TOKYO • Fly-half Tusi Pisi engineered the Sunwolves' first victory in Super Rugby yesterday, as the Japanese side upset the Jaguares 36-28 at the Prince Chichibu Memorial Stadium in Tokyo.
It was a victory made in Samoa as the Singapore co-based side finally turned around a miserable run of seven successive defeats.
Pisi kept the Tokyo side in the game against the explosive Argentinians, booting 18 points, including the go-ahead penalty eight minutes from time.
"To get this historic win in Japan is very special," Sunwolves captain Shota Horie said. "We had to try to forget what happened in our last game and put everything on the line today and luckily we did that."
The Sunwolves have endured a torrid first season in Super Rugby, with last week's humiliating 92-17 defeat by the Cheetahs marking yet another low.
The Jaguares, who boast 13 of the Argentina side who reached last year's World Cup semi-finals, looked set to snap a six-match losing streak as they opened a 13-8 half-time lead.
A SPECIAL MOMENT
I'm extremely proud. I had a bit of a tear-up in the (coach's) box and that's something I didn't think I would have before I came here.
MARK HAMMETT, a clearly emotional Sunwolves coach, after their bad run ended.
Captain Agustin Creevy crashed over early before Lucas Gonzalez Amorosino and Emiliano Boffelli added brilliant tries, but Juan Martin Hernandez missed all three conversions - which proved costly.

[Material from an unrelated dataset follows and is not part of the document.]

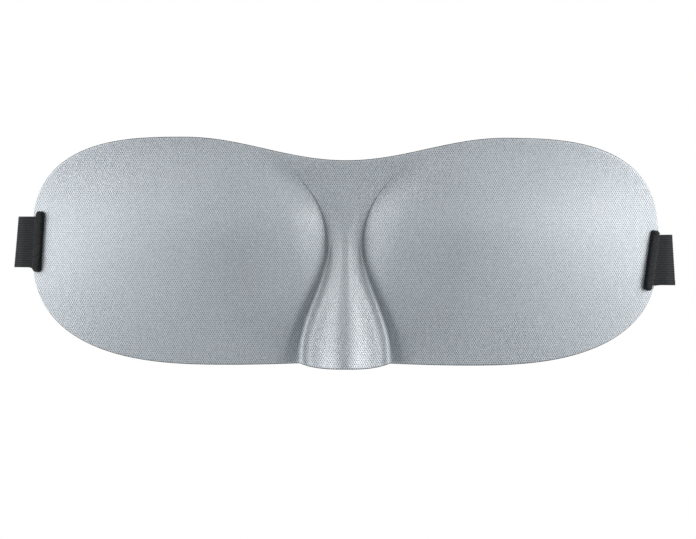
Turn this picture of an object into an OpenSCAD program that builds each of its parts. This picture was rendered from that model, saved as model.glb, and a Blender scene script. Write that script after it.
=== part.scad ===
// Contoured sleep eye mask: a heat-moulded shell of face fabric, foam and lining, a soft nose
// flap, and an elastic head strap with a slider and a ring. Millimetres. +Z is up, +X is to the
// viewer's right, and the outside of the mask faces -Y. The origin is on the skin side of the
// lining, at the middle of the nose bridge, where the mask rests on the face.

/* [Shell outline] */
// Width of the moulded shell, from end to end
shell_w = 234; // [190:1:290]
// Height of the upper edge above the middle line at the brows
brow_h = 42.9; // [35:0.1:52]
// Distance from the middle to the highest point of each brow
brow_x = 60; // [48:1:72]
// Height of the upper edge above the middle line over the nose
dip_h = 34.3; // [28:0.1:42]
// Depth of the lower edge below the middle line under the cheeks
cheek_h = 41.7; // [35:0.1:52]
// Distance from the middle to the lowest point of each cheek
cheek_x = 45; // [36:1:54]
// How far the lower edge rises from the cheeks towards the nose
cheek_lift = 0.9; // [0:0.1:3]
// How far the nose panel hangs below the lower edge beside it
nose_drop = 2.4; // [0:0.1:4]
// Height of the shell's outermost point above the middle line
end_z = 3; // [-4:0.5:8]

/* [Shell form] */
// Radius that the shell wraps round the face with
wrap_r = 310; // [260:5:500]
// Height of each eye cup above the wrapped sheet
cup_h = 11; // [6:0.5:16]
// Distance from the middle to the top of each eye cup
cup_x = 46; // [38:1:54]
// Height of the top of each eye cup above the middle line
cup_z = 6; // [-4:1:10]
// Height of the nose ridge above its panel at the lower edge
nose_h = 7.5; // [4:0.5:12]
// Half width of the nose panel at its narrowest
bridge_x = 6.6; // [5:0.1:9]
// Half width of the nose panel near the lower edge
panel_x = 16.6; // [12:0.2:20]
// How far the lip of the nose panel stands above the cup beside it
lip_step = 2.5; // [0:0.1:4]

/* [Layers] */
// Thickness of the face fabric
cover_t = 0.5; // [0.4:0.05:0.8]
// Thickness of the foam in the middle of the shell
foam_t = 2.8; // [2:0.1:5]
// Thickness of the foam where the edge is pressed
foam_edge_t = 0.6; // [0.4:0.05:1]
// Thickness of the lining
lining_t = 0.5; // [0.4:0.05:0.8]
// Width of the band in which the foam is pressed down to the edge
press_w = 7; // [4:0.5:10]

/* [Nose flap] */
// Half width of the flap
flap_x = 21; // [16:1:26]
// Height of the flap's glued edge above the middle line
flap_top = 6; // [0:1:12]
// Depth of the flap's free edge below the middle line
flap_low = 37; // [28:1:44]
// Thickness of the flap's foam
flap_foam_t = 1.6; // [1:0.1:2.5]
// Thickness of the flap's facing
flap_facing_t = 0.5; // [0.4:0.05:0.8]
// Gap between the flap and the lining at the glued edge
flap_gap = 1; // [0.4:0.1:1.4]
// How far the flap's free edge stands off the lining
flap_stand = 5; // [2:0.5:8]

/* [Strap] */
// Width of the elastic
strap_w = 19; // [15:0.5:25]
// Thickness of the elastic
strap_t = 1.4; // [1:0.1:2]
// How far each strap laps over the shell's end
lap = 3.4; // [2:0.2:6]
// How far each strap reaches past the shell's end before it turns back
stub = 6.2; // [4:0.2:9]
// Depth from the origin to the middle of the strap's outer layer behind the head
back_y = 98; // [80:1:130]
// Half length of the strap's straight stretch behind the head
back_x = 74; // [64:1:86]
// Height of the long strap's end above the middle line
left_z = 3.7; // [-5:0.1:5]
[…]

A converted try from Facundo Isa gave the visitors a 25-16 advantage before the Sunwolves, roared on by their army of howling fans, came storming back, sparked by a slashing try from New Zealander Derek Carpenter.
Pisi, who is set to join English second-tier club Bristol at the end of the season, held his nerve to fire the Sunwolves back in front 29-28 before Harumichi Tatekawa burst over with the final play to trigger wild scenes at the buzzer.
"I'm extremely proud," said Sunwolves coach Mark Hammett after an emotional afternoon. "I had a bit of a tear-up in the (coach's) box and that's something I didn't think I would have before I came here."
Before the match, the teams observed a minute's silence for the victims of last week's deadly earthquakes in southern Japan.
"We were deeply sorry not to be able to bring the people of Kyushu any relief in our last game," said Horie. "I would be very happy if this win can offer them some small hope at this difficult time."
Two teams who have been criss-crossing the globe in recent weeks wilted as the second half wore on but Amorosino refused to blame fatigue.
The Sunwolves joined Super Rugby on the back of Japan's astonishing performance at the World Cup where the Brave Blossoms won three pool games, including a 34-32 shock upset over two-time champions South Africa.
But delays bringing in playing and coaching staff sabotaged the team's preparations, and the squad's lack of depth has been exposed.